Giovanni Francesco Barbieri, known as Il Guercino (‘the squinter’) because he was cross-eyed, was by the second decade of the 17th century one of the leading painters in the province of Emilia. Born in Cento, a small town between Bologna and Ferrara, Guercino was largely self-taught, although his early work was strongly influenced by the paintings of Ludovico Carracci. In 1617 he was summoned to Bologna by Alessandro Ludovisi, the Cardinal Archbishop of Bologna, and there painted a number of important altarpieces, typified by the Saint William Receiving the Monastic Habit, painted in 1620 and now in the Pinacoteca Nazionale in Bologna.
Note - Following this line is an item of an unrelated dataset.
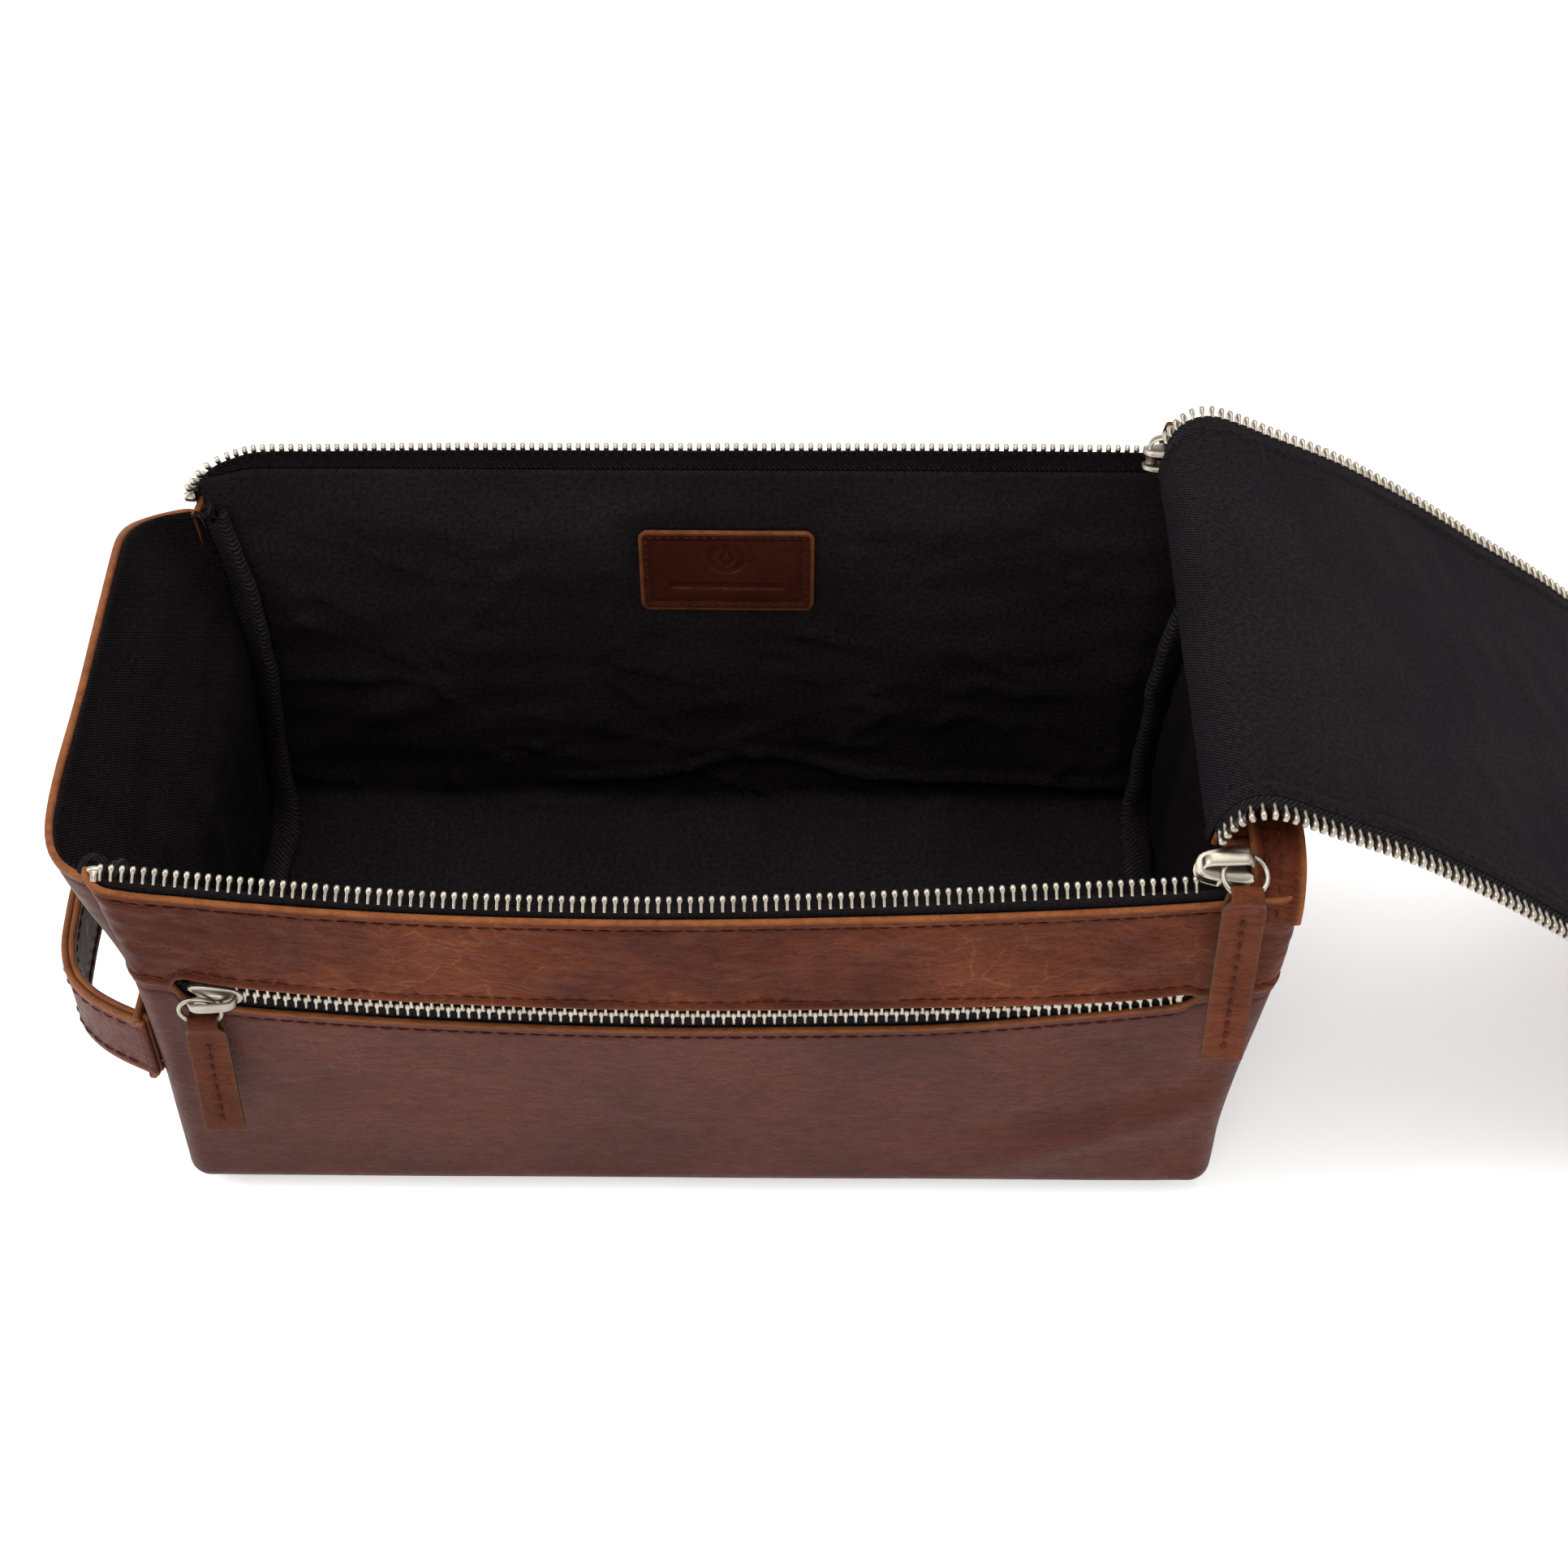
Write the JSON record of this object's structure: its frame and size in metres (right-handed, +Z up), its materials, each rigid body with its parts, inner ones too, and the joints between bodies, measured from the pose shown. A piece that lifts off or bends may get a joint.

When Ludovisi was elected Pope Gregory XV in 1621, Guercino was summoned to Rome to work for the pontiff and his nephew, Cardinal Ludovico Ludovisi. It was in Rome that Guercino painted some of his most celebrated works, notably the ceiling fresco of Aurora in the Casino Ludovisi and the large altarpiece of The Burial and Reception into Heaven of Saint Petronilla for an altar in Saint Peter’s. The papacy of Gregory XV was short-lived, however, and on the death of the Pope in 1623 Guercino returned to his native Cento. He remained working in Cento for twenty years, though he continued to receive commissions from patrons throughout Italy and beyond, and turned down offers of employment at the royal courts in London and Paris. Following the death of Guido Reni in 1642, Guercino moved his studio to Bologna, where he received commissions for religious pictures of the sort that Reni had specialized in, and soon inherited his position as the leading painter in the city.



Guercino was among the most prolific draughtsmen of the 17th century in Italy, and his preferred medium was pen and brown ink, although he also worked in red chalk, black chalk, and charcoal. He appears to have assiduously kept his drawings throughout his long career, and to have only parted with a few of them. Indeed, more drawings by him survive today than by any other Italian artist of the period. On his death in 1666 all of the numerous surviving sheets in his studio passed to his nephews and heirs, the painters Benedetto and Cesare Gennari, known as the ‘Casa Gennari’.



The drawings of Guercino, which include figural and compositional studies, landscapes, caricatures and genre scenes, have always been coveted by later collectors and connoisseurs. Indeed, the 18th century amateur Pierre-Jean Mariette noted of the artist that ‘Ce peintre a outre cela une plume tout-à-faite séduisante’. The largest extant group of drawings by Guercino is today in the Royal Collection at Windsor Castle; these were acquired from the Gennari family by King George III’s librarian, Richard Dalton, between about 1758 and 1764.

Provenance

Padre Sebastiano Resta, Rome Presented by him, as part of an album of drawings, to Monsignor Giovanni Matteo Marchetti, Arezzo, in 1698 By descent to his nephew, Cavaliere Orazio Marchetti da Pistoia Sold in 1710 with the Resta collection of drawings, probably through John Talman, to John, Lord Somers, London (Lugt 2981), with the Resta-Somers number d.82 at the lower right Probably his sale, London, Peter Motteaux, 16 May 1717 Richard Houlditch, London (Lugt 2214), with his collector’s mark and associated number 13 at the lower right Probably by descent to his son, Richard Houlditch Jr. Probably his sale, London, Langford, 12-14 February 1760 Private collection, London, by 1950 Thence by descent until 2013.

Literature

[Presumably] Anon., Father Resta’s Remarks on the Drawings, British Library MS Lansdowne 802, undated, p.40v, no.82 (‘Guercino’); Anon., An Alphabetical Catalogue of the Painters in the Collection, with the Drawings of each respective Master, referring to the several Books in which they are placed, British Library MS Lansdowne 803, undated, p.34v (‘Guercino da Cento 1590...The Woman giving Suck to her Father. EE.7.’).